To do:
Could you write out the opening lines of the data, word for word, stopping after the line that contains "wasm.setup();"?

====

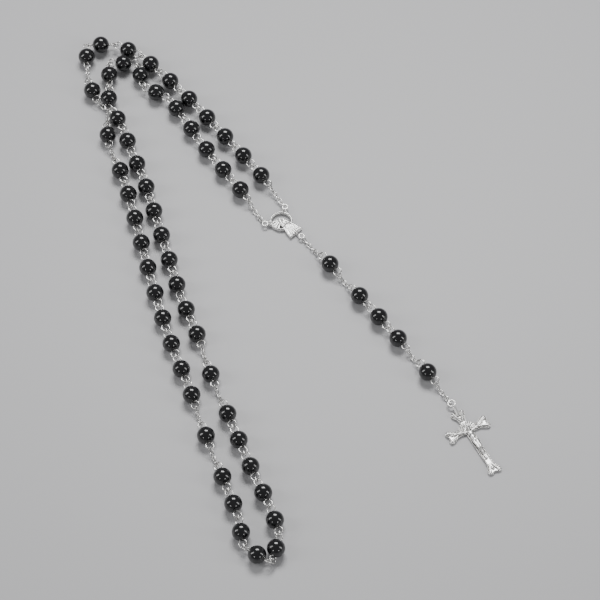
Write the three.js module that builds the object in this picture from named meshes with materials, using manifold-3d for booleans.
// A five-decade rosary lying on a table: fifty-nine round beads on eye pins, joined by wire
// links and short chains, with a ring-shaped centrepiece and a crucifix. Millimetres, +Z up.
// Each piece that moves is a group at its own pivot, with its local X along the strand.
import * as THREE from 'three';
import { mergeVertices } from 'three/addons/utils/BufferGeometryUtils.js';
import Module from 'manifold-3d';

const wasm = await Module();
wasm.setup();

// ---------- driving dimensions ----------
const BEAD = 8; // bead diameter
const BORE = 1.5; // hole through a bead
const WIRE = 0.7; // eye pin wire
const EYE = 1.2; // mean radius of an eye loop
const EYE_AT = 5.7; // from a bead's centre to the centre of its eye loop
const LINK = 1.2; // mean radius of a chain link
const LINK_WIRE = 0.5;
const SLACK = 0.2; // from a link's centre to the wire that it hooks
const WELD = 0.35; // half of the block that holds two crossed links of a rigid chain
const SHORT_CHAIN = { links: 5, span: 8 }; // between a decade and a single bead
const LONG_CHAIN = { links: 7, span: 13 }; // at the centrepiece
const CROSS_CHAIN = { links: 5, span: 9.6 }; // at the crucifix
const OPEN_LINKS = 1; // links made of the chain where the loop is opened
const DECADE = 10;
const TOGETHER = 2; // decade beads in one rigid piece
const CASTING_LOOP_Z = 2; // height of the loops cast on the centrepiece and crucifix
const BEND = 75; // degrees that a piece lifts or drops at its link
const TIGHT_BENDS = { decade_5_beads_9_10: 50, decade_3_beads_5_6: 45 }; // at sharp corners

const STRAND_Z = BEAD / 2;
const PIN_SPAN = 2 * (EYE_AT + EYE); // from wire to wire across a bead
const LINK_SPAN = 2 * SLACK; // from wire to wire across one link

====

Answer to the task:
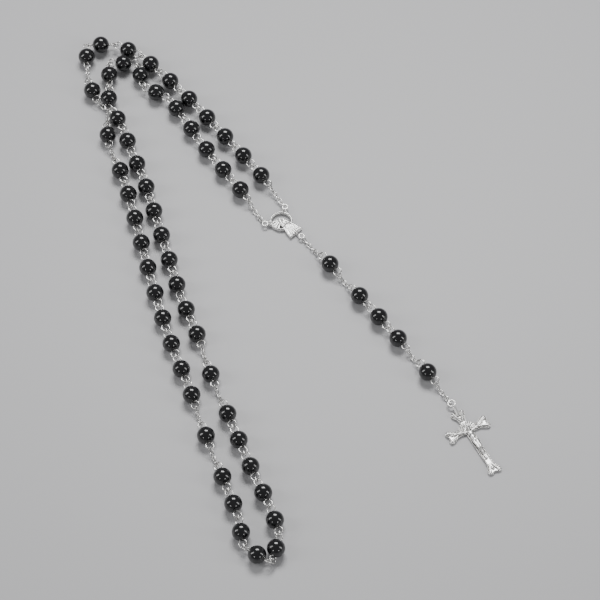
Write the three.js module that builds the object in this picture from named meshes with materials, using manifold-3d for booleans.
// A five-decade rosary lying on a table: fifty-nine round beads on eye pins, joined by wire
// links and short chains, with a ring-shaped centrepiece and a crucifix. Millimetres, +Z up.
// Each piece that moves is a group at its own pivot, with its local X along the strand.
import * as THREE from 'three';
import { mergeVertices } from 'three/addons/utils/BufferGeometryUtils.js';
import Module from 'manifold-3d';

const wasm = await Module();
wasm.setup();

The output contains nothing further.